Je ne suis pas un fanatique de BD mais j'ai eu l'occasion de lire et d'apprécier Retour au collège et La vie secrète des jeunes. Or, deuxième soulagement, on peut affirmer sans mentir que Riad Sattouf retrouve dans Les beaux gosses son incroyable sens de l'observation à la fois caustique et tendre. Les « héros » de son film sont en fin de collège (ils ont donc 14, 15 ans) et ne pensent qu'à une chose : le sexe (à décliner sous toutes ses formes : tenter de sortir avec une fille et l'embrasser, mater la voisine qui se déshabille, regarder avec son pote les vidéos pornos sur l'ordinateur de papa...). Sattouf  se contentera donc de nous narrer les mésaventures d'Hervé et Camel et de leur libido.
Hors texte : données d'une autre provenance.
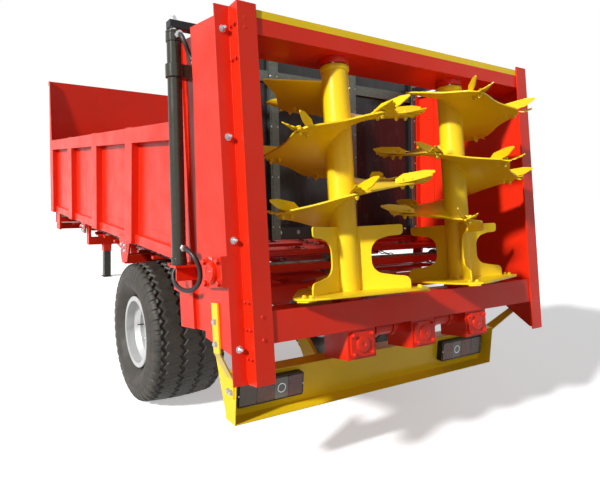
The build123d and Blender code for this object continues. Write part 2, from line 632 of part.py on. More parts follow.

L'une des meilleures critiques que j'aie pu lire sur ce film est celle où Joachim le compare avec sa perspicacité habituelle au navet de Christophe Honoré La belle personne. Je ne reviens pas sur les points qu'il souligne : je suis d'accord (enfin des adolescents qui ont l'air de véritables adolescents !) En revanche, je voudrais commencer par la seule petite réserve qu'il me faut formuler à propos des Beaux gosses (et là, j'adhère à ce qu'écrit un commentateur) : il manque peut-être un liant ou une ampleur romanesque qui ferait décoller le récit de son côté « vignettes croquées sur le vif ». Prises une par une, toutes ces saynètes sont savoureuses et particulièrement bien vues. Mais cela ne va pas toujours plus loin que le côté « strip » et on aurait aimé un peu plus d'invention dans le style.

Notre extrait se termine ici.